◆ Written exercise ◆
Write out, precisely and in full, each line of the material.

◆ Source excerpt ◆
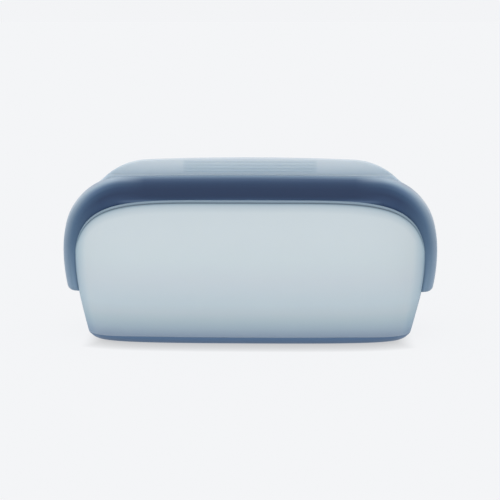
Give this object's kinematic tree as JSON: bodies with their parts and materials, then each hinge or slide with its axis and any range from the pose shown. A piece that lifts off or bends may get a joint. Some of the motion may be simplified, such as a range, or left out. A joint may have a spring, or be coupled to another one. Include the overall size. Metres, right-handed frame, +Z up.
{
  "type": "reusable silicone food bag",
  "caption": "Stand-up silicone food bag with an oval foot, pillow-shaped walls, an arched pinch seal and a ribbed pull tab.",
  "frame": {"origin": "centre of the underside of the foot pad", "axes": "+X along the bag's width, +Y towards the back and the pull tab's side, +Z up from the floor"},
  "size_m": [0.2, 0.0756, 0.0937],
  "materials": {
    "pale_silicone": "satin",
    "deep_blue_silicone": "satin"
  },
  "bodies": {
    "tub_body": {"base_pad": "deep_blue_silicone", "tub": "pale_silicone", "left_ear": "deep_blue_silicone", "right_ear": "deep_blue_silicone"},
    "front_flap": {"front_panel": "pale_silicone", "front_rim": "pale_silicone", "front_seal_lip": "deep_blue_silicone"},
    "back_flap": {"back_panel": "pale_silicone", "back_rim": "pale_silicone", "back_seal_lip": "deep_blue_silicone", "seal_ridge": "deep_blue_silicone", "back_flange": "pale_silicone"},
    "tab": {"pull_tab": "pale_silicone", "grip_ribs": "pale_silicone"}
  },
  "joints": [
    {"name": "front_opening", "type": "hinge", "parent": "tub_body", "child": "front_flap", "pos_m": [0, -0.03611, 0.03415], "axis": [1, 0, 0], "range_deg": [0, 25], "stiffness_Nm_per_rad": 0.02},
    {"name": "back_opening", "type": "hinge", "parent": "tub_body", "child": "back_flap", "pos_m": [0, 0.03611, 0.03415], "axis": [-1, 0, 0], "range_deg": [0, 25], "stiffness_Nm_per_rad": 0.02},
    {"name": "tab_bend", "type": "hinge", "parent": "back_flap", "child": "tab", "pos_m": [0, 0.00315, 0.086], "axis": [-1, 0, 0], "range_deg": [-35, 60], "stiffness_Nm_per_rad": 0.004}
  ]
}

◆ Written answer ◆
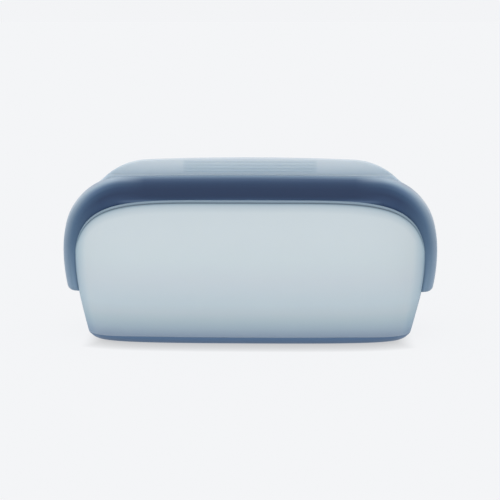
Give this object's kinematic tree as JSON: bodies with their parts and materials, then each hinge or slide with its axis and any range from the pose shown. A piece that lifts off or bends may get a joint. Some of the motion may be simplified, such as a range, or left out. A joint may have a spring, or be coupled to another one. Include the overall size. Metres, right-handed frame, +Z up.
{
  "type": "reusable silicone food bag",
  "caption": "Stand-up silicone food bag with an oval foot, pillow-shaped walls, an arched pinch seal and a ribbed pull tab.",
  "frame": {"origin": "centre of the underside of the foot pad", "axes": "+X along the bag's width, +Y towards the back and the pull tab's side, +Z up from the floor"},
  "size_m": [0.2, 0.0756, 0.0937],
  "materials": {
    "pale_silicone": "satin",
    "deep_blue_silicone": "satin"
  },
  "bodies": {
    "tub_body": {"base_pad": "deep_blue_silicone", "tub": "pale_silicone", "left_ear": "deep_blue_silicone", "right_ear": "deep_blue_silicone"},
    "front_flap": {"front_panel": "pale_silicone", "front_rim": "pale_silicone", "front_seal_lip": "deep_blue_silicone"},
    "back_flap": {"back_panel": "pale_silicone", "back_rim": "pale_silicone", "back_seal_lip": "deep_blue_silicone", "seal_ridge": "deep_blue_silicone", "back_flange": "pale_silicone"},
    "tab": {"pull_tab": "pale_silicone", "grip_ribs": "pale_silicone"}
  },
  "joints": [
    {"name": "front_opening", "type": "hinge", "parent": "tub_body", "child": "front_flap", "pos_m": [0, -0.03611, 0.03415], "axis": [1, 0, 0], "range_deg": [0, 25], "stiffness_Nm_per_rad": 0.02},
    {"name": "back_opening", "type": "hinge", "parent": "tub_body", "child": "back_flap", "pos_m": [0, 0.03611, 0.03415], "axis": [-1, 0, 0], "range_deg": [0, 25], "stiffness_Nm_per_rad": 0.02},
    {"name": "tab_bend", "type": "hinge", "parent": "back_flap", "child": "tab", "pos_m": [0, 0.00315, 0.086], "axis": [-1, 0, 0], "range_deg": [-35, 60], "stiffness_Nm_per_rad": 0.004}
  ]
}